Handling errors — rollback on failure
In application code, always wrap multi-step writes in a try/catch and roll back on error:
# Python + psycopg2
conn = psycopg2.connect(dsn)
try:
with conn: # psycopg2 context manager commits on exit
with conn.cursor() as cur:
cur.execute(
"UPDATE accounts SET balance = balance - %s WHERE id = %s",
(amount, sender_id)
)
cur.execute(
"UPDATE accounts SET balance = balance + %s WHERE id = %s",
(amount, receiver_id)
)
# Constraint violations, network errors, etc. raise exceptions here
except Exception:
conn.rollback() # undo both updates
raise
-- Postgres PL/pgSQL stored procedure with error handling
CREATE OR REPLACE PROCEDURE transfer_funds(
p_from_id INT, p_to_id INT, p_amount NUMERIC
)
LANGUAGE plpgsql AS $$
BEGIN
UPDATE accounts SET balance = balance - p_amount WHERE id = p_from_id;
IF NOT FOUND THEN
RAISE EXCEPTION 'Sender account % not found', p_from_id;
END IF;
UPDATE accounts SET balance = balance + p_amount WHERE id = p_to_id;
IF NOT FOUND THEN
RAISE EXCEPTION 'Recipient account % not found', p_to_id;
END IF;
-- Both updates succeeded; implicit COMMIT at procedure end
END;
$$;
SAVEPOINT — partial rollback within a transaction
SAVEPOINT marks a point you can roll back to without abandoning the entire
transaction.

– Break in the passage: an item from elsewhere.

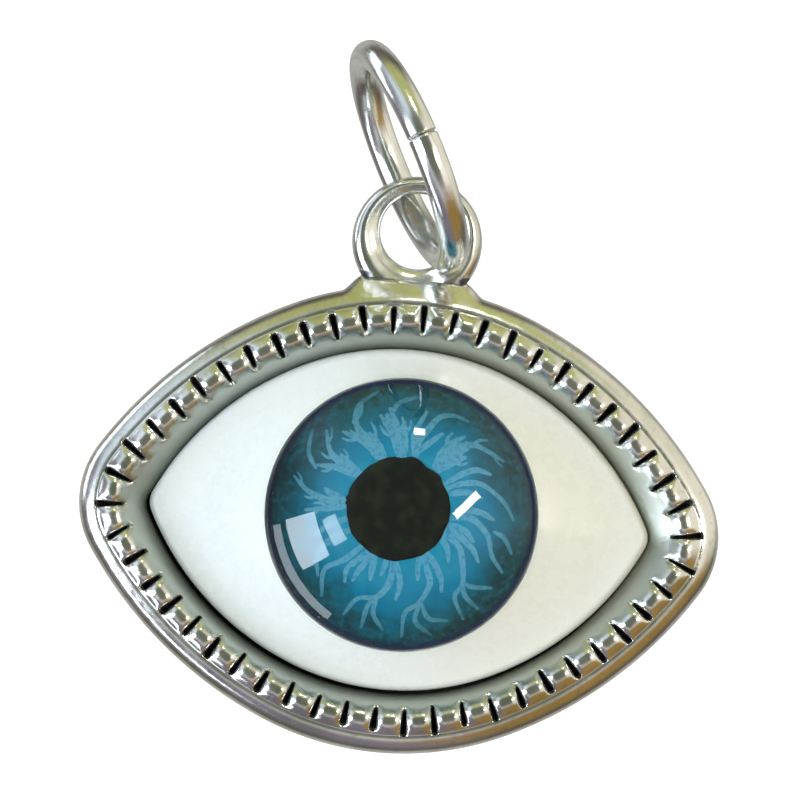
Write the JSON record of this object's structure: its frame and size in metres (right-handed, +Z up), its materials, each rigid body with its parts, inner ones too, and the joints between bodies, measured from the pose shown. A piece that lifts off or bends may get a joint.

Useful in long transactions where one optional step might fail.
BEGIN;
INSERT INTO orders (customer_id, total_amount) VALUES (1001, 249.99)
RETURNING id; -- suppose this returns id = 5510
SAVEPOINT after_order;
-- Try to apply a loyalty discount (may fail if customer not in program)

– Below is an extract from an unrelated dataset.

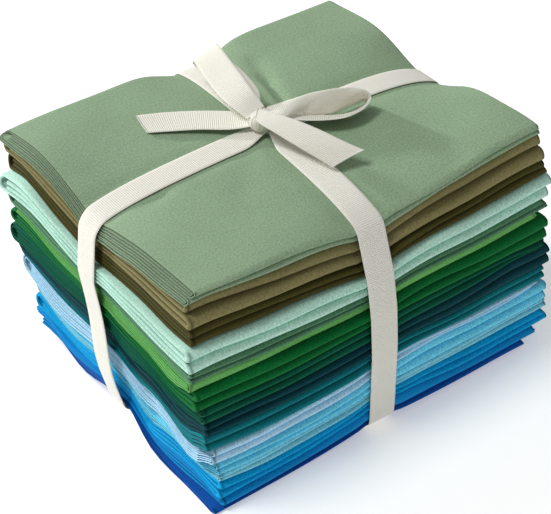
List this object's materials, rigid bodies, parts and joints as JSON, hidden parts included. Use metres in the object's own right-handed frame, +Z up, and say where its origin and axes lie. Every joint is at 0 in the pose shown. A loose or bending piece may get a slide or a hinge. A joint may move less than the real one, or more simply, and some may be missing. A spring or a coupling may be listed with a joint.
{
  "type": "fabric bundle",
  "caption": "Stack of plain cotton cloths, each folded flat in its own colour, tied crosswise with a flat ribbed ribbon that ends in a bow on top",
  "frame": {"origin": "middle of the bundle's footprint, at the level of its underside", "axes": "X along the longer side of the cloths, Y from the front folds to the back, Z up"},
  "size_m": [0.1458, 0.1233, 0.1031],
  "materials": {
    "sage_cotton": "matte plain-weave cotton, sage green",
    "khaki_cotton": "matte plain-weave cotton, khaki",
    "brown_cotton": "matte plain-weave cotton, dark olive brown",
    "mint_cotton": "matte plain-weave cotton, mint",
    "slate_cotton": "matte plain-weave cotton, slate green",
    "lime_cotton": "matte plain-weave cotton, lime green",
    "forest_cotton": "matte plain-weave cotton, forest green",
    "pine_cotton": "matte plain-weave cotton, pine green",
    "petrol_cotton": "matte plain-weave cotton, dark petrol",
    "teal_cotton": "matte plain-weave cotton, teal",
    "powder_cotton": "matte plain-weave cotton, powder blue",
    "sky_cotton": "matte plain-weave cotton, sky blue",
    "seafoam_cotton": "matte plain-weave cotton, grey aqua",
    "cerulean_cotton": "matte plain-weave cotton, cerulean blue",
    "azure_cotton": "matte plain-weave cotton, azure blue",
    "royal_cotton": "matte plain-weave cotton, royal blue",
    "cream_grosgrain": "cream grosgrain ribbon with fine cross ribs"
  },
  "bodies": {
    "root": {"cloth_01_sage": "sage_cotton", "cloth_02_khaki": "khaki_cotton", "cloth_03_brown": "brown_cotton", "cloth_04_mint": "mint_cotton", "cloth_05_slate": "slate_cotton", "cloth_06_lime": "lime_cotton", "cloth_07_forest": "forest_cotton", "cloth_08_pine": "pine_cotton", "cloth_09_petrol": "petrol_cotton", "cloth_10_teal": "teal_cotton", "cloth_11_powder": "powder_cotton", "cloth_12_sky": "sky_cotton", "cloth_13_seafoam": "seafoam_cotton", "cloth_14_cerulean": "cerulean_cotton", "cloth_15_azure": "azure_cotton", "cloth_16_royal": "royal_cotton", "ribbon_long": "cream_grosgrain", "ribbon_cross": "cream_grosgrain", "bow_knot": "cream_grosgrain", "bow_loop_left": "cream_grosgrain", "bow_loop_right": "cream_grosgrain", "bow_tail_left": "cream_grosgrain", "bow_tail_right": "cream_grosgrain"}
  },
  "joints": []
}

UPDATE loyalty_accounts SET points = points - 500 WHERE customer_id = 1001;
-- If the discount application fails, roll back to the savepoint only
-- The order INSERT above is still preserved
ROLLBACK TO SAVEPOINT after_order;
-- Now commit just the order, without the loyalty update
COMMIT;
DDL inside transactions (Postgres only)
Postgres lets you wrap DDL in a transaction — a unique and powerful feature:
BEGIN;
ALTER TABLE products ADD COLUMN weight_kg NUMERIC(8, 3);
UPDATE products SET weight_kg = 0.5 WHERE category = 'Electronics';
-- If anything fails, the column is never added
ROLLBACK; -- or COMMIT to make it permanent
MySQL, SQL Server, and Oracle auto-commit most DDL statements — they cannot be rolled back.
Long transactions — what to avoid
Transactions hold locks. A transaction open for minutes can block other writers and cause lock waits to queue up:
-- BAD: transaction left open while waiting for user input or slow processing
BEGIN;
SELECT * FROM orders WHERE id = 1042 FOR UPDATE; -- row lock acquired
-- ... application does processing for 10 seconds ...
UPDATE orders SET status = 'shipped' WHERE id = 1042;
COMMIT;
-- BETTER: hold the lock only for the write, not the read+processing time
-- Read without locking, process outside the transaction, then write:
SELECT * FROM orders WHERE id = 1042; -- no lock
-- ... process ...
BEGIN;
UPDATE orders SET status = 'shipped'
WHERE id = 1042 AND status = 'processing'; -- optimistic check
COMMIT;
Recap
A transaction is the fundamental unit of reliability in a relational database.
BEGIN / COMMIT / ROLLBACK bracket the unit of work; SAVEPOINT adds
nested rollback points for partial recovery. Always roll back in error handlers
and never leave transactions open across user-facing wait times — open
transactions hold locks that block other writers. In Postgres, use DDL inside
transactions so schema migrations can be rolled back if a later step fails.